There aren't really any resources. We have the online community, which is great, but it's not like there are asexual resource centers or clubs. I could confide in my best friend, but he's largely convinced that, if asexuals exist, I'm not one, my mother doesn't think I should worry about it too much (you'll meet the right person someday!) or "diagnose myself," and I can't talk about it to my psychiatrist because she could diagnose me. These are things that asexuals have to take into account, but that sexuals, by virtue of being sexual, do not have to worry about if they don't want to. That is a privilege.
However, it's also important for asexuals to be aware that many of us do benefit from straight privilege. We aren't straight, and obviously we don't get the whole package, but if people take us for straight and correcting them and explaining and dealing with the fail bingo and all of it is just too much for us today, most of us don't have to. We can choose whether we want to have that conversation or not. If we don't, we can just let ourselves be taken for straight and enjoy the privileges that come from that. This choice is available to many asexuals and bisexuals in a way that isn't for gay and lesbians, and I think it's important to remember that.

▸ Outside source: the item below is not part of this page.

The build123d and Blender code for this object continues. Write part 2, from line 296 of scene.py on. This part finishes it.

At the same time, the gender-sexuality binary rewards everyone who fits within it. Straight males obviously benefit the most from it, because of the interplay with male privilege and straight privilege, but everyone who fits in gets a measure of visibility and validation that's denied to everyone who doesn't. The genderqueer, intersexed, bisexual, pansexual, asexual, we're all silently erased from our own cultural narratives, our experiences denied and then dictated to us.

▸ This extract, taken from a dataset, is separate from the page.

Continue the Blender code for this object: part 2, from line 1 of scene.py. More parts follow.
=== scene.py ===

For many asexuals, we exist at a place where these privileges intersect. An asexual can benefit from straight privilege, or be taken for gay and suffer from it. The normalization of the sexual experience erases asexuals; the insistence on binary oppositions compounds it. Elevation of romance as the zenith of human experience grants a veneer of normalcy to romantic asexuals, who don't necessarily have to think about the double-whammy faced by aromantic ones, subhuman twice over. The responsibility of managing sexuals' reactions to asexuals is placed on asexuals, and especially on asexual women. And so on.
Being sexual does not deny other oppressions. It does not prevent you from being underprivileged in some other way. But, like other privileges, sexual privilege gives you the choice to not concern yourself about real, systematic oppressions faced by people who aren't you. Society privileges your interests, grants you arbitrary advantages, and tells you -- and everyone else -- that what you are is normal and fundamental to being human. This is what privilege means.